The child’s increased awareness of her surroundings and improved expressive communication suggested a transition into the ‘Gradual Recovery’ phase as described by Bach (2014). At this time, the focus of therapy shifted to the more traditional, goal directed model of rehabilitation, with an increase in direct therapy hours and a more formalised goal setting process (Noetzel and Dosenbach, 2017). The primary focus became re-learning cognitive and communication skills through explicit teaching and practice within a real-life context. These skills were practiced within the context through community outings, return to a supported classroom environment, and regular passes home. During this ‘Gradual Recovery’ phase A, use of the Perceive, Recall, Plan, Perform (PRPP) (Chapparo and Ranka, 2020) assessment enabled therapists to more accurately identify areas of concern regarding cognition, and develop targeted interventions. The focus of psychosocial intervention shifted to grief and adjustment counselling, facilitating the family’s adjustment to the changes in their child’s function. The greatest positive change in function across all domains of the ICF (World Health Organisation, 2007) was observed during the Gradual Recovery phase, creating the period of greatest efficiency and the point at which a traditional rehabilitation model of care was able to be reintroduced.
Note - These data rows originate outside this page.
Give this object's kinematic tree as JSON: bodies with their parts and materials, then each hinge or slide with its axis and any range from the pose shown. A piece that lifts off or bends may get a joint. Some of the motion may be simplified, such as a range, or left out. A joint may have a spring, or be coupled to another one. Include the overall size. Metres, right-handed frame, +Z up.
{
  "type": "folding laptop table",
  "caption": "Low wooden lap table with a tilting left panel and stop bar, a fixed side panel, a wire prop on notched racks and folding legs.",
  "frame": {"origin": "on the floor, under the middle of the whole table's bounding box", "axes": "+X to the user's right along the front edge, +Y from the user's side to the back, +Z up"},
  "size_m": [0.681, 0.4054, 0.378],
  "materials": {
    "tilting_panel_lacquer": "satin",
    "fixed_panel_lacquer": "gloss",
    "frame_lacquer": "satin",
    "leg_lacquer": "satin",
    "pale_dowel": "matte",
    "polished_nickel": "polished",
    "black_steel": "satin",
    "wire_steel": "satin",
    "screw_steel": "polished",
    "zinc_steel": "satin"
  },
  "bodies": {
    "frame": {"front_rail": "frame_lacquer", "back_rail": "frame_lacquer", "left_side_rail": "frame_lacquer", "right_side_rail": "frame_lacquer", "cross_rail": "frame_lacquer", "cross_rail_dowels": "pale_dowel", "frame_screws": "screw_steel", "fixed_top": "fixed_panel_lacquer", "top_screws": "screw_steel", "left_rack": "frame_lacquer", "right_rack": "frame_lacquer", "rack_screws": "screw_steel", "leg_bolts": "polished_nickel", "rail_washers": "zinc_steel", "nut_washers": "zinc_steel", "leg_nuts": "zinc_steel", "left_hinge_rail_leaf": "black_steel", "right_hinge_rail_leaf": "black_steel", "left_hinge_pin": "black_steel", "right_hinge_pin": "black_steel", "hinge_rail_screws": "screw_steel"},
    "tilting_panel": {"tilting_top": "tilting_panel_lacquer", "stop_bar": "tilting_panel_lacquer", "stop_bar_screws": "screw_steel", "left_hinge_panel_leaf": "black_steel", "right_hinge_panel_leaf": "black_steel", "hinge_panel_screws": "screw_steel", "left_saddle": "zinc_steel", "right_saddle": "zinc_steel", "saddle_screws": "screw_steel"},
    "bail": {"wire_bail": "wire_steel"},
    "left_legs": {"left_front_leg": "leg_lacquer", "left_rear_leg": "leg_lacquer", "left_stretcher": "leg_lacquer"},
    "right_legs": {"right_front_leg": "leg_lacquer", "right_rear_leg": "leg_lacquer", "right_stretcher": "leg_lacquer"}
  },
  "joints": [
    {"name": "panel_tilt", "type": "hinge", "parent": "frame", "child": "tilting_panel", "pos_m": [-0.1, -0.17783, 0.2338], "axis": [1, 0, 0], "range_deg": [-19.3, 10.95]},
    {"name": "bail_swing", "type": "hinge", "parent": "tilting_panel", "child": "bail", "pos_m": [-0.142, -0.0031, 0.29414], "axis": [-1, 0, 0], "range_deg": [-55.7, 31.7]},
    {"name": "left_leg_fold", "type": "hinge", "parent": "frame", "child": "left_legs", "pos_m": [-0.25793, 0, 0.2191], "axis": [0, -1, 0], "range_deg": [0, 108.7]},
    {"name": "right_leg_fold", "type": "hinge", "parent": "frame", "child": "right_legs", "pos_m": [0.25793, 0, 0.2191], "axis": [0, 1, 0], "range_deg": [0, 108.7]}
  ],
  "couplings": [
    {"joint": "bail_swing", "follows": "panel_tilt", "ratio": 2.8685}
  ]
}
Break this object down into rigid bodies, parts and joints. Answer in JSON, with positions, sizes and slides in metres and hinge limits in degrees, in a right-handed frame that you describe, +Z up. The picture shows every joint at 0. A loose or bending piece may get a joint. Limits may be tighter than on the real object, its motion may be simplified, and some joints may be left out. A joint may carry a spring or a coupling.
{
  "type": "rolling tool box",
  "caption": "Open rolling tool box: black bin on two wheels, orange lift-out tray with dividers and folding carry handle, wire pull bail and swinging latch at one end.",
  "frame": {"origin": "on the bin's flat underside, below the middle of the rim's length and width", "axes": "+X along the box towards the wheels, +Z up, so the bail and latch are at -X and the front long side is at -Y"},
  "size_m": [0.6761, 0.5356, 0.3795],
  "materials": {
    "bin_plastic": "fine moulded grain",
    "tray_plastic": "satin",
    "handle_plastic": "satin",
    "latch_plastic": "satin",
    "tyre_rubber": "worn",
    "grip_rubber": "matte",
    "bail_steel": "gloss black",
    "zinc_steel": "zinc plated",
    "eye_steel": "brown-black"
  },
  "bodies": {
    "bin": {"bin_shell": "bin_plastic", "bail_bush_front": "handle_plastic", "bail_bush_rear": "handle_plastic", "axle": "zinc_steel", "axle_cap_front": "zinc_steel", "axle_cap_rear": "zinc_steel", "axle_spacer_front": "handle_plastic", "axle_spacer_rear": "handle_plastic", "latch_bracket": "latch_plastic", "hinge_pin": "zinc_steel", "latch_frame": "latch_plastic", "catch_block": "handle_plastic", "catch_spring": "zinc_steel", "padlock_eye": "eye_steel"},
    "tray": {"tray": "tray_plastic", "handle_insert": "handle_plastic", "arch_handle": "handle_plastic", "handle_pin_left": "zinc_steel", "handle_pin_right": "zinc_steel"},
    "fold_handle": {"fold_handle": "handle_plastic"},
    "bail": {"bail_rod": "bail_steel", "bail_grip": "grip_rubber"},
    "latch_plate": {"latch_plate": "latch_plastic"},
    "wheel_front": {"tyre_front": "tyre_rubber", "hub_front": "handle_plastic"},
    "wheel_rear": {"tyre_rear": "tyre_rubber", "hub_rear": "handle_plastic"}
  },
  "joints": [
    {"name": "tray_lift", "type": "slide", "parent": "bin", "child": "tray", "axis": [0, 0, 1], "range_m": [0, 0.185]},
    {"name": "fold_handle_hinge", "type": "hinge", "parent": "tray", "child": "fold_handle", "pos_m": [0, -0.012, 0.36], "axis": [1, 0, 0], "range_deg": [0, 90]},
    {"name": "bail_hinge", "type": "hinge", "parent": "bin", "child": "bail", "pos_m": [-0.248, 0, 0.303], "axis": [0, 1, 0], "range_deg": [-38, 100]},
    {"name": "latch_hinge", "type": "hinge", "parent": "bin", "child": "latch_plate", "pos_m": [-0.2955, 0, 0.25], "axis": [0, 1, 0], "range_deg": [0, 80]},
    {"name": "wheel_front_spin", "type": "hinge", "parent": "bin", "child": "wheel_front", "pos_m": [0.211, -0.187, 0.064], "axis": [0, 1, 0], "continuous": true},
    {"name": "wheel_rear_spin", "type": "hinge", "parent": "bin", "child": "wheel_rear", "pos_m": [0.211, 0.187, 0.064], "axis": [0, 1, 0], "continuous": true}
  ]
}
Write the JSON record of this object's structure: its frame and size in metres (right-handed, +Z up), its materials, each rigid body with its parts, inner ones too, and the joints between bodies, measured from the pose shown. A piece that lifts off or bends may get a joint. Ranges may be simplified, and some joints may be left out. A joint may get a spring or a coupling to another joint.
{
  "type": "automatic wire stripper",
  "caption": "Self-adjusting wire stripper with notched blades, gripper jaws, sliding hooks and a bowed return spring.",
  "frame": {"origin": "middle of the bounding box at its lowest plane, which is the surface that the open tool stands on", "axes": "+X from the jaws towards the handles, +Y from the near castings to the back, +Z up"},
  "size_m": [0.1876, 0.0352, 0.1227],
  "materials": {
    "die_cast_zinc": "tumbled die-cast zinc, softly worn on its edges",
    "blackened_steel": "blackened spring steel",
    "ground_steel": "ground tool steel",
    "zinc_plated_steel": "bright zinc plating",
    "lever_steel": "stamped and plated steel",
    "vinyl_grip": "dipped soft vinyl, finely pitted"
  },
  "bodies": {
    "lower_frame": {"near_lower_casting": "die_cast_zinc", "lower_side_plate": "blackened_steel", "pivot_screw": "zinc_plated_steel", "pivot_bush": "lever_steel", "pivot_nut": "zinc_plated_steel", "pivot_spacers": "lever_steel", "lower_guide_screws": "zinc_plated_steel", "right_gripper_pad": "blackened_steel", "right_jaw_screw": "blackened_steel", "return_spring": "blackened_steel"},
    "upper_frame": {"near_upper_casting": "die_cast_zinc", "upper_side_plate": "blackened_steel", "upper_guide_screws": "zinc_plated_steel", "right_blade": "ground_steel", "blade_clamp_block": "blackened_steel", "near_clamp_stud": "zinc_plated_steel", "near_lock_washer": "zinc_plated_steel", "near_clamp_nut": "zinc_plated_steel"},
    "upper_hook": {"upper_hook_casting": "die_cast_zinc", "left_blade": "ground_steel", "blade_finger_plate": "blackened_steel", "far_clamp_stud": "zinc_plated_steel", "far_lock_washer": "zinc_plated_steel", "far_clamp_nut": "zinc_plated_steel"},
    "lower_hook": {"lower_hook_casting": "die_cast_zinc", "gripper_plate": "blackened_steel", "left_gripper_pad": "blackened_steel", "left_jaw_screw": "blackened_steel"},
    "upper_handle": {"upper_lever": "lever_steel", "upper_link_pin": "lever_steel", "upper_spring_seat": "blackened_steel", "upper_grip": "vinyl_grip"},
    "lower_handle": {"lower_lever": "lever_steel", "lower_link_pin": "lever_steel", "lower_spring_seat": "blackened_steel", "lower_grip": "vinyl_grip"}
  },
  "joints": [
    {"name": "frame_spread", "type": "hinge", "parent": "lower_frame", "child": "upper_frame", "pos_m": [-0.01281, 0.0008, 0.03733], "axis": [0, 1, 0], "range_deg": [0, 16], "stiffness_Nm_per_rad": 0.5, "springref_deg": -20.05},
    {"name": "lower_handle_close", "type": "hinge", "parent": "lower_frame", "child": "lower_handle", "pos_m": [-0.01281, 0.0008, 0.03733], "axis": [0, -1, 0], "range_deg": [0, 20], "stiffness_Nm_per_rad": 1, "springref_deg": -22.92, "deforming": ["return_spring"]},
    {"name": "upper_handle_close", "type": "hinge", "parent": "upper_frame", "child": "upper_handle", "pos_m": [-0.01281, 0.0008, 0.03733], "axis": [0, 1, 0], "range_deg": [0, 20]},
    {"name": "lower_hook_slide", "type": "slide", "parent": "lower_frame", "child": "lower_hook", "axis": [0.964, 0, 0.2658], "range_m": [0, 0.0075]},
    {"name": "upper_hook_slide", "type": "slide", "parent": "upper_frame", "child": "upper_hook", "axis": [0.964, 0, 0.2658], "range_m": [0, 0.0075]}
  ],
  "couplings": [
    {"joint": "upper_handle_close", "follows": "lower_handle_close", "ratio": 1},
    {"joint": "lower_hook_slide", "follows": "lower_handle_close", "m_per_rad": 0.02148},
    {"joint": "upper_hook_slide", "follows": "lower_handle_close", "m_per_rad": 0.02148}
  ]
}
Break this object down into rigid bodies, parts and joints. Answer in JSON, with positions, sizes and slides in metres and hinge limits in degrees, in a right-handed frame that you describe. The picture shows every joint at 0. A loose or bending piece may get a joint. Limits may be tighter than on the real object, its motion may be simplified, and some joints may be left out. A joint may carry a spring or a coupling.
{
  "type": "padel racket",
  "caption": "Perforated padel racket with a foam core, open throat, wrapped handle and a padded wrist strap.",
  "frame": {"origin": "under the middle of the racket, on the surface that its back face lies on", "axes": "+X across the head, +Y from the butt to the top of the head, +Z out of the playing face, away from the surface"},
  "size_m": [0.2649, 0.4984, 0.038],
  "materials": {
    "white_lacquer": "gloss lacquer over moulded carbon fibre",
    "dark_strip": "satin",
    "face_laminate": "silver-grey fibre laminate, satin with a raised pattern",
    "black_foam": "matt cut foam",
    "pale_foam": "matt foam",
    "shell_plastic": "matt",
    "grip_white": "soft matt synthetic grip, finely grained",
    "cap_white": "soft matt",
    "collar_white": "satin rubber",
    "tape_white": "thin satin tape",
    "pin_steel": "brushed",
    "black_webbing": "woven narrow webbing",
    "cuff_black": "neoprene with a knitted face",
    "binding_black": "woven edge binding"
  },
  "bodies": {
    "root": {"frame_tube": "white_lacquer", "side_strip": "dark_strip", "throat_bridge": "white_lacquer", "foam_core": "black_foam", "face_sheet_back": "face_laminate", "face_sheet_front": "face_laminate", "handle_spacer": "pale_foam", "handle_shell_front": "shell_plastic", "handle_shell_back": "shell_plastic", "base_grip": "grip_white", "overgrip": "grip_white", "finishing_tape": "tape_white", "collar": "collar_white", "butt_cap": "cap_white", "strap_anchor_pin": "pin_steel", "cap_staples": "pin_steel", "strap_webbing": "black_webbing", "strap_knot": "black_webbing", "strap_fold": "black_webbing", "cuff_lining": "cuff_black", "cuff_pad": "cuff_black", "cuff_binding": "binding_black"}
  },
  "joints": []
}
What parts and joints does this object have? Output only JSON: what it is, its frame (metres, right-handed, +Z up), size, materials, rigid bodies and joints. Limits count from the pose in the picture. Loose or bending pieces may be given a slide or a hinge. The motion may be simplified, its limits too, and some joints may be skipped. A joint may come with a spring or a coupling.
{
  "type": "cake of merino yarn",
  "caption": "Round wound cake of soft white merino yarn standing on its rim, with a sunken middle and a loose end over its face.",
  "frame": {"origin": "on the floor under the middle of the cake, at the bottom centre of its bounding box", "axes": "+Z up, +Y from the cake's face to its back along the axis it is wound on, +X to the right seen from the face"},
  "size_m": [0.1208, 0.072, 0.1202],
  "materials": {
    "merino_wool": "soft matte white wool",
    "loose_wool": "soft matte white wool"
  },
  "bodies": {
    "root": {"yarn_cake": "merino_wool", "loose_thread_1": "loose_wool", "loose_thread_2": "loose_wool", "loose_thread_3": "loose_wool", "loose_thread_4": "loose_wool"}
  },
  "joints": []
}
This case reinforces the need to evaluate the timing and model of rehabilitation offered to this group of patients in future and more accurately match the psychosocial and therapeutic interventions with the defined phases of recovery.

This single case study highlights the value of collaborative interdisciplinary teamwork. Consideration of multiple factors including length of admission, workload demands on therapist and changes on functional assessment (WeeFIM II) (Uniform Data System for Medical Rehabilitation., 2006) across the disease phases, suggests a need to consider alternative and more flexible models of early service delivery for this population. Implementing a transdisciplinary model of care with the key discipline worker principle (King et al., 2009) to support the child and family for the early phases of this disease may provide an improved balance between high value healthcare and efficient and cost-effective use of allied health time. The model of care may then shift from a more highly supportive model of care to a more traditional rehabilitation approach based upon targeted goal setting during a ’Gradual Recovery’ phase.


This study provides data regarding allied health management and functional outcome according to the WeeFIM II, of a child with anti-NMDAR Encephalitis admitted to a rehabilitation unit at a tertiary children’s hospital in Brisbane, Australia. Following reflection of this case, the team has identified and documented useful therapeutic strategies relative to both the phases of recovery and the child’s level of functioning within these. Considering a modified model of rehabilitation service delivery for this patient group may be useful to ensure efficient use of therapist time and optimal patient outcomes. Further research in this area is recommended to ensure that allied health intervention is efficient for this population group and to identify those therapeutic strategies that are most effective.

Acknowledgement: The authors would like to thank the family and child for their support in writing this paper.

Patient Consent: Obtained.

Declaration of Interest: The authors report no conflicts of interest.